Citing the sociologist Charles Perrow, Dossey describes the nature of a "tightly coupled system." In loosely coupled systems -- such as a lawnmower's gasoline engine -- the parts are relatively autonomous and can be individually replaced when they malfunction. We are becoming increasingly familiar with the interdependence of more tightly coupled systems, often learning the hard way. In "The Logic of Failure," for example, Dietrich Dorner described a city council which attempted to limit noise and air pollution by lowering the speed limit and installing speed bumps. The unintended effects: Cars were forced to travel in lower gear -- producing more noise and exhaust, increased travel time produced increased congestion, and eventually people began to prefer shopping at outlying malls -- leading to economic failure of the downtown area.
Tightly coupled systems -- such as the human body -- are highly interdependent, where a malfunction can create an entirely unpredictable cascading effect. Dossey illustrates how giving orders with prayers can invite disaster.

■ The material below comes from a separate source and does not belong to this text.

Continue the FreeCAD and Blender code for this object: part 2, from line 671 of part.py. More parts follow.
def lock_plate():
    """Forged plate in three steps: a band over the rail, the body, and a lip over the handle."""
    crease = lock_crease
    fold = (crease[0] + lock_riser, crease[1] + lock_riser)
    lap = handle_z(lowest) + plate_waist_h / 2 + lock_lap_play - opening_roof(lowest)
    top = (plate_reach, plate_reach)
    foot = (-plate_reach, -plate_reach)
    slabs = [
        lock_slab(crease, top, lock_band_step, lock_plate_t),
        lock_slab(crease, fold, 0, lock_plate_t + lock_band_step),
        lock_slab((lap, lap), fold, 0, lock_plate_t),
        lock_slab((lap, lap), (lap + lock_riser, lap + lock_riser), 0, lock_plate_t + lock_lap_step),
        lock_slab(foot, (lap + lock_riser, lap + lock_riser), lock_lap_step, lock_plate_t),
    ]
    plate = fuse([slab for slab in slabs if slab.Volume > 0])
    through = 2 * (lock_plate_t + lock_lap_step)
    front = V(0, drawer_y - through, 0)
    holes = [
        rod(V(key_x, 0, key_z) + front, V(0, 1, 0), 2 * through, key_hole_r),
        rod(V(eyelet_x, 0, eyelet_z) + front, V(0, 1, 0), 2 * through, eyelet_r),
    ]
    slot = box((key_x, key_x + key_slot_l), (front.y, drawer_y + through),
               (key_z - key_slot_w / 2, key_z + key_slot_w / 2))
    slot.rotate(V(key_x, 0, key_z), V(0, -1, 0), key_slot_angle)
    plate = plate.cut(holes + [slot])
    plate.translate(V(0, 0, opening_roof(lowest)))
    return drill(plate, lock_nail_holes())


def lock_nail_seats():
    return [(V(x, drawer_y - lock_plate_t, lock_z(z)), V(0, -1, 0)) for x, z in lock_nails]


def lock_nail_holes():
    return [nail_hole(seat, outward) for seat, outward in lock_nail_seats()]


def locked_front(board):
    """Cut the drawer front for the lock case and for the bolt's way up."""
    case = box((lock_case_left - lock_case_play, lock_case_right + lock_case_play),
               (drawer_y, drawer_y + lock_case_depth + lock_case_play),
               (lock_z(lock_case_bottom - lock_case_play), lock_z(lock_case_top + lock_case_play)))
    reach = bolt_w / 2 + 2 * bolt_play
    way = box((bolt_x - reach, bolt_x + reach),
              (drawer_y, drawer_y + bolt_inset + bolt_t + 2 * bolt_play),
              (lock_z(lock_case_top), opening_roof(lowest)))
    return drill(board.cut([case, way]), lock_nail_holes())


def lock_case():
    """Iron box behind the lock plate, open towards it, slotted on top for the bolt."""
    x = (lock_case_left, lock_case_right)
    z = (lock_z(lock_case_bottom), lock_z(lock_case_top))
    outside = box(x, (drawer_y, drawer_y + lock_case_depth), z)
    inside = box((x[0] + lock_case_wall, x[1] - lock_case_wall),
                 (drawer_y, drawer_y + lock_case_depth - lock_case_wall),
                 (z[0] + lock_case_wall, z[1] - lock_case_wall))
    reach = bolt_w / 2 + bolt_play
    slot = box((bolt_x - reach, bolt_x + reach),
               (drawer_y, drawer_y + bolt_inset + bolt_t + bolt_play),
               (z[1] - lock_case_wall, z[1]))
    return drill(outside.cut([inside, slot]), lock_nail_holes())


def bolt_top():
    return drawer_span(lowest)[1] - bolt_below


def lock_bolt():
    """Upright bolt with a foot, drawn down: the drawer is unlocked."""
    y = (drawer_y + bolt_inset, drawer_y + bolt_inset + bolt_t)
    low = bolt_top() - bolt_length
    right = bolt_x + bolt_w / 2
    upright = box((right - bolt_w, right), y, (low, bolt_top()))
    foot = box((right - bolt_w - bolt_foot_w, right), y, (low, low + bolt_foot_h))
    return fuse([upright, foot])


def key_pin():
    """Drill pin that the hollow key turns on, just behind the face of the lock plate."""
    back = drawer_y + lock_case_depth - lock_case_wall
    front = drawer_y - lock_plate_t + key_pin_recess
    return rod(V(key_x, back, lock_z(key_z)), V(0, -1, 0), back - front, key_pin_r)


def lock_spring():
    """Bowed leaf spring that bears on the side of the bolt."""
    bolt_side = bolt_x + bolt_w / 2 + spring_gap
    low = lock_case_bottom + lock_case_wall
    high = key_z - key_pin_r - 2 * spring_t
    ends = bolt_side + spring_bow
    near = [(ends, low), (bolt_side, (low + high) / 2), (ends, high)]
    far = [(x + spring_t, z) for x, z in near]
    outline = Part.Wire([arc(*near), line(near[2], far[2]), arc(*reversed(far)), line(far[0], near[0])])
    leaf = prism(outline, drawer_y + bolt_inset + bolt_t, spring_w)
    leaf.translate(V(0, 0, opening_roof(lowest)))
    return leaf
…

We could pray to rack up our immune systems, for example, and overdo it. Since it's difficult to predict all the complexities of healing, he suggests resorting to the age-old invitation of leaving the details to a higher power.
One of my favorite sections of this book is entitled "Reversing Medical Curses Through Prayer." He does acknowledge that doctors don't usually intend to do us in; nonetheless, the harm is real: "Medical curses such as 'It's your funeral,'" he writes, "'You're a walking time bomb,' 'You should have had surgery yesterday,' 'There's nothing more I can do,' and so on, are not uncommon." A spiritual approach can counter the impact of such harmful and influential statements. For example, Dr. Thomas Oxman and colleagues at Dartmouth Medical School found that the factor most highly correlated with survival and a positive post-operative course after surgery was the degree of spiritual meaning in the patient's life.
In such a situation you would do well to ask yourself, "How can I participate in my recovery and not be a victim?" "What is my purpose?" "What is meaningful to me?" "How might I make a difference in the world?"